Both parties have much to fear from the populist forces at work. Look back to Perot in 1992 or Newt’s Contract with America in 1994. The American people wanted accountability and real change. Certainly, the Republicans should have woken up after the 2006 loss of Congress. Or McCain’s loss in 2008. But even Obama, the ‘Hope and Change’ president, couldn’t talk Hillary into office. And now his legacy is being dismantled.
The people have supported different candidates to upend the status quo. And they appear fundamentally tired of what both parties have delivered. Whether you like him or hate him, Trump ran as an outsider and has delivered a lot of his campaign promises. That is a Unicorn as far as voters are concerned.

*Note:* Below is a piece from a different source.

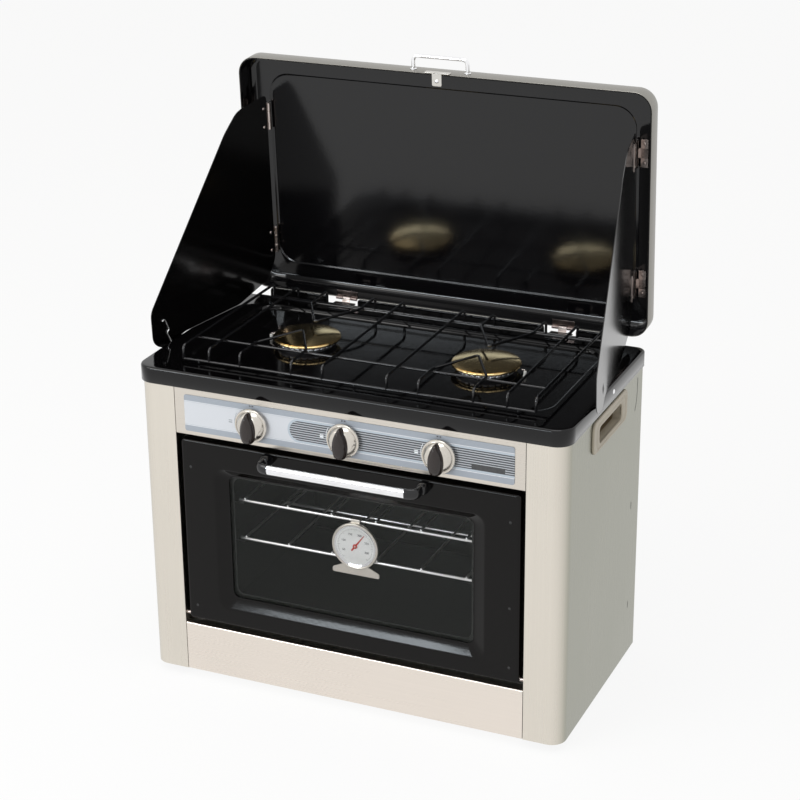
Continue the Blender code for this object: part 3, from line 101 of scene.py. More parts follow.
class Signal:
    """A node socket that takes part in arithmetic."""

    def __init__(self, graph: "Graph", socket: bpy.types.NodeSocket) -> None:
        """Keep the socket and the graph that it belongs to."""
        self.graph = graph
        self.socket = socket

    def _math(self, operation: str, *values: "Signal | float") -> "Signal":
        """Add one Math node over the values."""
        return self.graph.node("ShaderNodeMath", {"operation": operation}, dict(enumerate(values)))

    __add__ = operator("ADD")
    __radd__ = __add__
    __sub__ = operator("SUBTRACT")
    __rsub__ = operator("SUBTRACT", True)
    __mul__ = operator("MULTIPLY")
    __rmul__ = __mul__
    __truediv__ = operator("DIVIDE")
    __pow__ = operator("POWER")
    __gt__ = operator("GREATER_THAN")
    __lt__ = operator("LESS_THAN")
    larger = operator("MAXIMUM")
    smaller = operator("MINIMUM")

    def __abs__(self) -> "Signal":
        """Size without its sign."""
        return self._math("ABSOLUTE", self)

    def fraction(self) -> "Signal":
        """Part after the point."""
        return self._math("FRACT", self)

    def between(self, low: float, high: float) -> "Signal":
        """One between two bounds, else nought."""
        return (self > low) * (self < high)

    def eased(self, low: float, high: float) -> "Signal":
        """Nought below low, one above high, smooth between."""
        return self.graph.node("ShaderNodeMapRange", {"interpolation_type": "SMOOTHSTEP"},
                               {"Value": self, "From Min": low, "From Max": high})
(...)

And as long as the Democrats are more committed to the #Resistance than their country, as long as they continue showing contempt for common political sense, I don’t see a Blue Wave (no matter how angry their lefty base gets). Most Americans are not that political or partisan, so the Democrats hyper attack-dog campaign against Trump has worn thin.
The Democrats could have tried to co-opt the populist wave like Clinton did in 1996 when he ran against big government and crushed Dole, but they seem determined to forfeit their historical advantage in the mid-terms with mindless feral extremism.
That’s not to say Republicans can afford to be complacent. They can’t. Mid-terms are still all about turnout.
This diary is my way of suggesting we could set our sights higher than surviving some mythical Democrat wave because for all our problems, they’re just awful.